Gradient accumulation¶

When there is not enough computation resource, the batch size can only be set to a small value, which may degrade the performance of model. Gradient accumulation can be used to solve this problem.

Here is an example:

train_dataloader = dict(batch_size=64)
optim_wrapper = dict(
    type='OptimWrapper',
    optimizer=optimizer,
    accumulative_counts=4)

Indicates that during training, back-propagation is performed every 4 iters. And the above is equivalent to:

train_dataloader = dict(batch_size=256)
optim_wrapper = dict(
    type='OptimWrapper',
    optimizer=optimizer,
    accumulative_counts=1)

Automatic mixed precision(AMP) training¶

optimizer = dict(type='SGD', lr=0.01, momentum=0.9, weight_decay=0.0001)
optim_wrapper = dict(type='AmpOptimWrapper', optimizer=optimizer)

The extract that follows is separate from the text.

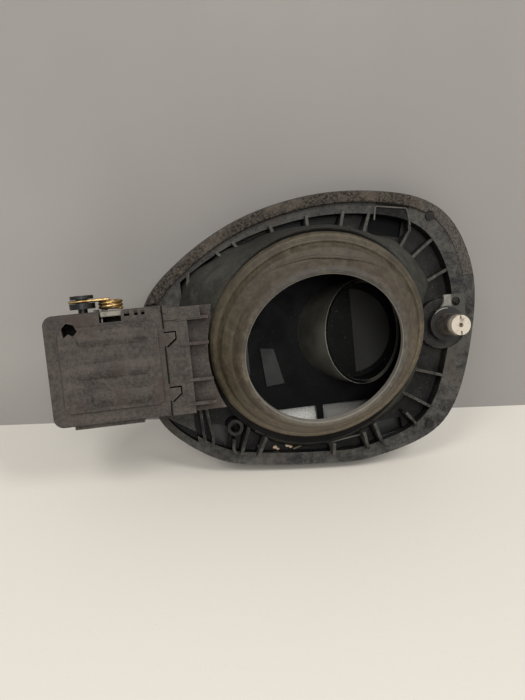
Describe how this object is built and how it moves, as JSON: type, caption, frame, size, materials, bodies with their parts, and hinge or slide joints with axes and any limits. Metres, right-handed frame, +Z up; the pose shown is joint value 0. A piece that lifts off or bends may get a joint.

The default setting of loss_scale of AmpOptimWrapper is dynamic.

Constructor¶

The constructor aims to build optimizer, optimizer wrapper and customize hyper-parameters of different layers. The key paramwise_cfg of optim_wrapper in configs controls this customization.

Constructors implemented in MMSelfsup¶

LearningRateDecayOptimWrapperConstructor

LearningRateDecayOptimWrapperConstructor sets different learning rates for different layers of backbone. Note: Currently, this optimizer constructor is built for ViT , Swin and MixMIN.

An example:

optim_wrapper = dict(
    type='AmpOptimWrapper',
    optimizer=dict(
        type='AdamW', lr=5e-3, model_type='swin', layer_decay_rate=0.9),
    clip_grad=dict(max_norm=5.0),
    paramwise_cfg=dict(
        norm_decay_mult=0.0,
        bias_decay_mult=0.0,
        custom_keys={
            '.absolute_pos_embed': dict(decay_mult=0.0),
            '.relative_position_bias_table': dict(decay_mult=0.0)
        }),
    constructor='mmselfsup.LearningRateDecayOptimWrapperConstructor')

Note: paramwise_cfg only supports the customization of weight_decay in LearningRateDecayOptimWrapperConstructor.